Short task:
Every line below that contains "joints" is to be copied.

Given data:
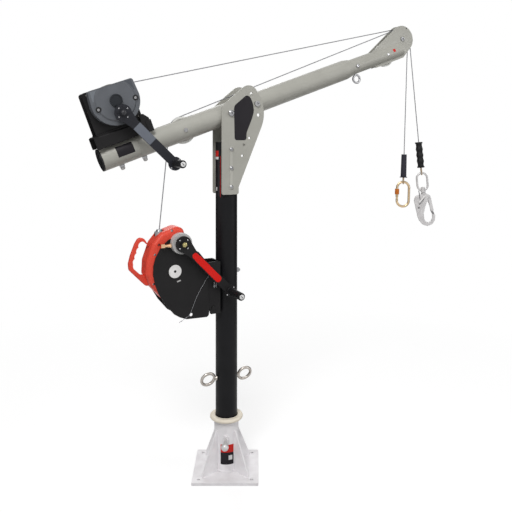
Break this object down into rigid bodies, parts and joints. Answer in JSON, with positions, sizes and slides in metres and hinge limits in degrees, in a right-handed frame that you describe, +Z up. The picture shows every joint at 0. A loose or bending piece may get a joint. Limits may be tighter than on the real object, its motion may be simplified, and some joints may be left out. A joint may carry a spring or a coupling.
{
  "type": "davit_crane",
  "caption": "Confined-space davit: floor socket, swivelling mast, tilting telescopic jib with twin tip sheaves, geared hand winch, self-retracting lifeline block, carabiner and swivel hook.",
  "frame": {"origin": "on the mast's axis at the underside of the floor plate", "axes": "+Z up along the mast, +X towards the jib's tip, the winch and cranks on the -Y side"},
  "size_m": [1.9212, 0.4285, 2.1663],
  "materials": {
    "galvanised": "satin",
    "liner": "matte",
    "bright": "polished",
    "black_paint": "satin",
    "grey_paint": "satin",
    "black_steel": "satin",
    "red_plastic": "gloss",
    "cast_grey": "matte",
    "rope_steel": "brushed",
    "silver_alloy": "satin",
    "red_vinyl": "gloss",
    "black_plastic": "matte",
    "brass": "polished",
    "zinc": "brushed",
    "slate_plastic": "satin",
    "nylon": "matte",
    "charcoal_steel": "satin",
    "rubber_grip": "matte",
    "gold_zinc": "satin"
  },
  "bodies": {
    "base": {"base_plate": "galvanised", "base_socket": "galvanised", "socket_liner": "liner"},
    "clamp": {"lock_screw": "bright"},
    "mast": {"mast_tube": "black_paint", "mast_eye_bolts": "bright", "head_plate_front": "grey_paint", "head_plate_back": "grey_paint", "head_strips": "grey_paint", "head_bolts": "bright", "jib_pivot_bolt": "bright", "mast_bracket": "black_steel", "bracket_bolts": "bright", "block_foot": "black_steel", "block_shells": "red_plastic", "block_screws": "bright", "block_plate_front": "black_steel", "block_plate_back": "black_steel", "block_nozzle": "bright", "block_crank_boss": "cast_grey", "pin_lanyard": "rope_steel", "lifeline_riser": "rope_steel"},
    "hitch": {"hitch_pin": "bright"},
    "lifeline_drum": {"block_drum": "silver_alloy"},
    "rescue_crank": {"block_crank": "black_steel", "block_crank_panel": "red_vinyl"},
    "rescue_grip": {"block_crank_grip": "black_plastic"},
    "shift_knob": {"block_shift_knob": "brass"},
    "jib": {"jib_outer_tube": "grey_paint", "jib_end_cap": "black_plastic", "rear_sheave_axle": "bright", "winch_saddle": "black_steel", "winch_clamp_bolts": "bright", "winch_frame": "black_steel", "winch_hardware": "zinc", "winch_cover": "slate_plastic"},
    "lock_pin": {"jib_lock_pin": "bright"},
    "rear_wheel": {"rear_sheave": "nylon"},
    "winch_reel": {"winch_drum": "zinc"},
    "winch_handle": {"winch_crank": "charcoal_steel", "winch_crank_panel": "slate_plastic"},
    "winch_knob": {"winch_crank_grip": "black_plastic"},
    "telescope": {"jib_inner_tube": "grey_paint", "tip_cheeks": "grey_paint", "tip_axles": "bright", "jib_eye_bolt": "bright", "winch_line_run": "rope_steel", "lifeline_run": "rope_steel"},
    "tip_wheel_front": {"tip_sheave_front": "nylon"},
    "tip_wheel_back": {"tip_sheave_back": "nylon"},
    "guide_wheel": {"tip_guide_pulley": "nylon"},
    "winch_drop": {"left_line": "rope_steel", "left_grip": "rubber_grip", "carabiner": "gold_zinc"},
    "carabiner_latch": {"carabiner_gate": "gold_zinc"},
    "lifeline_drop": {"right_line": "rope_steel", "right_grip": "rubber_grip", "hook_bow": "bright"},
    "swivel_hook": {"hook_body": "bright"},
    "hook_latch": {"hook_gate": "bright"}
  },
  "joints": [
    {"name": "clamp_screw", "type": "slide", "parent": "base", "child": "clamp", "axis": [-0.4384, -0.8988, 0], "range_m": [0, 0.004]},
    {"name": "mast_swivel", "type": "hinge", "parent": "base", "child": "mast", "pos_m": [0, 0, 0.2], "axis": [0, 0, 1], "continuous": true},
    {"name": "jib_tilt", "type": "hinge", "parent": "mast", "child": "jib", "pos_m": [0, 0, 1.667], "axis": [0, -1, 0], "range_deg": [-22, 22], "deforming": ["jib_lock_pin", "lifeline_riser", "winch_line_run", "lifeline_run"]},
    {"name": "lock_pin_pull", "type": "slide", "parent": "jib", "child": "lock_pin", "axis": [0, -1, 0], "range_m": [0, 0.14]},
    {"name": "jib_extend", "type": "slide", "parent": "jib", "child": "telescope", "axis": [0.9397, 0, 0.342], "range_m": [0, 0.3], "deforming": ["winch_line_run", "lifeline_run"]},
    {"name": "rear_sheave_turn", "type": "hinge", "parent": "jib", "child": "rear_wheel", "pos_m": [-0.21895, 0, 1.58731], "axis": [0, 1, 0], "continuous": true},
    {"name": "winch_drum_turn", "type": "hinge", "parent": "jib", "child": "winch_reel", "pos_m": [-0.54014, 0, 1.70665], "axis": [0, -1, 0], "continuous": true},
    {"name": "winch_crank_turn", "type": "hinge", "parent": "jib", "child": "winch_handle", "pos_m": [-0.51676, 0, 1.65412], "axis": [0, -1, 0], "continuous": true},
    {"name": "winch_grip_turn", "type": "hinge", "parent": "winch_handle", "child": "winch_knob", "pos_m": [-0.29044, -0.112, 1.43935], "axis": [0, 1, 0], "continuous": true},
    {"name": "tip_sheave_front_turn", "type": "hinge", "parent": "telescope", "child": "tip_wheel_front", "pos_m": [1.02784, 0, 2.09431], "axis": [0, 1, 0], "continuous": true},
    {"name": "tip_sheave_back_turn", "type": "hinge", "parent": "telescope", "child": "tip_wheel_back", "pos_m": [1.02784, 0, 2.09431], "axis": [0, 1, 0], "continuous": true},
    {"name": "guide_pulley_turn", "type": "hinge", "parent": "telescope", "child": "guide_wheel", "pos_m": [0.91714, 0, 2.00081], "axis": [0, 1, 0], "continuous": true},
    {"name": "winch_line_swing", "type": "hinge", "parent": "telescope", "child": "winch_drop", "pos_m": [1.02784, 0, 2.09431], "axis": [0, 1, 0], "range_deg": [-35, 35]},
    {"name": "lifeline_swing", "type": "hinge", "parent": "telescope", "child": "lifeline_drop", "pos_m": [1.02784, 0, 2.09431], "axis": [0, 1, 0], "range_deg": [-35, 35]},
    {"name": "carabiner_gate_open", "type": "hinge", "parent": "winch_drop", "child": "carabiner_latch", "pos_m": [1.02431, 0.02175, 1.23164], "axis": [0.4379, 0.8988, -0.017], "range_deg": [0, 20], "stiffness_Nm_per_rad": 0.2, "springref_deg": -11.46},
    {"name": "hook_swivel", "type": "hinge", "parent": "lifeline_drop", "child": "swivel_hook", "pos_m": [1.18259, -0.0075, 1.26842], "axis": [-0.1149, 0, 0.9934], "continuous": true},
    {"name": "hook_gate_open", "type": "hinge", "parent": "swivel_hook", "child": "hook_latch", "pos_m": [1.21477, -0.02074, 1.22639], "axis": [0.4358, 0.8986, 0.051], "range_deg": [0, 18], "stiffness_Nm_per_rad": 0.2, "springref_deg": -11.46},
    {"name": "hitch_pin_pull", "type": "slide", "parent": "mast", "child": "hitch", "axis": [0, 1, 0], "range_m": [0, 0.004]},
    {"name": "lifeline_drum_turn", "type": "hinge", "parent": "mast", "child": "lifeline_drum", "pos_m": [-0.272, 0, 0.961], "axis": [0, 1, 0], "continuous": true},
    {"name": "rescue_crank_turn", "type": "hinge", "parent": "mast", "child": "rescue_crank", "pos_m": [-0.247, -0.098, 1.085], "axis": [0, 1, 0], "continuous": true},
    {"name": "rescue_grip_turn", "type": "hinge", "parent": "rescue_crank", "child": "rescue_grip", "pos_m": [-0.02521, -0.098, 0.85851], "axis": [0, 1, 0], "continuous": true},
    {"name": "shift_knob_pull", "type": "slide", "parent": "mast", "child": "shift_knob", "axis": [-1, 0, 0], "range_m": [0, 0.01]}
  ],
  "couplings": [
    {"joint": "winch_crank_turn", "follows": "winch_drum_turn", "ratio": -3.6},
    {"joint": "winch_line_swing", "follows": "jib_tilt", "ratio": 1},
    {"joint": "lifeline_swing", "follows": "jib_tilt", "ratio": 1}
  ]
}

Written answer:
Break this object down into rigid bodies, parts and joints. Answer in JSON, with positions, sizes and slides in metres and hinge limits in degrees, in a right-handed frame that you describe, +Z up. The picture shows every joint at 0. A loose or bending piece may get a joint. Limits may be tighter than on the real object, its motion may be simplified, and some joints may be left out. A joint may carry a spring or a coupling.
  "joints": [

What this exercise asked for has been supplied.